In the Village Voice, for instance, Andrew Sarris denounced it, in a review later reprinted in his first collection, Confessions of a Cultist: "Zero as art. Some polite applause for Jean-Luc Godard, Alain Resnais, Joris Ivens. They at least tried to make a personal statement. But where was Chris Marker's `unifying' editing? I haven't seen such a patchwork quilt since Mondo Cane. The English-language commentary sounds like a parody of the thirties' Stalinist sermon. As for the footage on the big parades in New York earlier this year, the point being made is unclear. The 'peace' marches are presented as grotesquely as the 'loyalty' marchers, as if all Americans of every political persuasion had gone mad over Vietnam. By contrast, the Vietnamese peasants are neat, alert, and dedicated. It struck me that the film was intended for neither Paris nor New York but for Hanoi."

This attack irritated Sarris's fellow Voice columnist Jonas Mekas so much that the following week, Mekas's entire column consisted of a drawn cartoon of a disdainful Sarris watching the film on television.

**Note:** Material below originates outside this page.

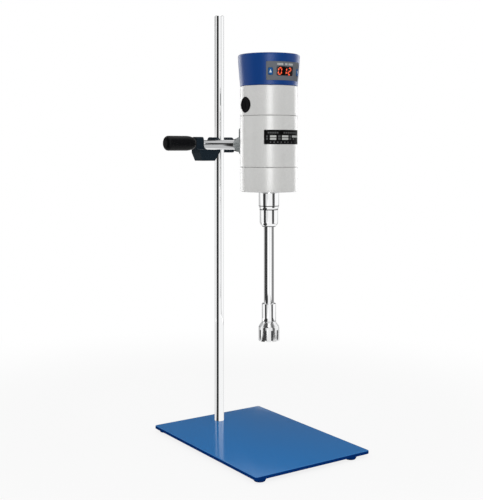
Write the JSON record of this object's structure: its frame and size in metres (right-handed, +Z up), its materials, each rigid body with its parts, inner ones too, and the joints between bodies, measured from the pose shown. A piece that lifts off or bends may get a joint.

Interestingly enough, the footage of prowar and antiwar marches in New York described as grotesque by Sarris were both shot by Klein, and ironically I assume it was Klein's "personal" use of wide angle lenses that led to much of Sarris's irritation. (Similar grotesquerie can be found in the faces and wide-angle photographic styles of both Louis Malle's 1960 Zazie Dans le Métro, on which Klein is credited as artistic consultant, and Stanley Kubrick's 1964 Dr. Strangelove.) Reviewing the film myself at the time in a student newspaper (as a graduate student at the State University of New York at Stony Brook), I defended it then—and would defend it today—as one of the most powerful documentary statements about the opposition to the U.S. involvement in Vietnam. (In fact, I would cite Emile de Antonio's 1968 In the Year of the Pig and the collectively made 1972 Winter Soldier as its only real competitors.)

Although I didn't know who Klein was at the time-and it appears that Sarris didn't either—it was his documentary footage in Far From Vietnam, making up roughly a fourth of this two-hour film, that affected me the most. It had far more to say to me than Resnais' uncharacteristic and mannered episode (in which Bernard Fresson pontificates at length in a Paris flat about Hermann Kahn's On Escalation to his wife or girlfriend—a bit that already looked dated in 1967, and was briefly ridiculed by Manny Farber in Negative Space), or even Godard's very characteristic monologue from behind a camera, interspersed with clips, about not being able to shoot a film in Vietnam.

Klein's footage turns up in two separate parts of the film. The first part—about six minutes long, appearing 20 minutes into the film—deals successively with a 1967 march down New York's Fifth Avenue supporting the war and an antiwar demonstration on or near Wall Street that provokes many hecklers, many of whom are seen jeering, "Bomb Hanoi!" (This is the only stretch of the film in which the wide-angle distortions are very pronounced, and a few snippets of this march footage are actually recycled in Mr. Freedom.)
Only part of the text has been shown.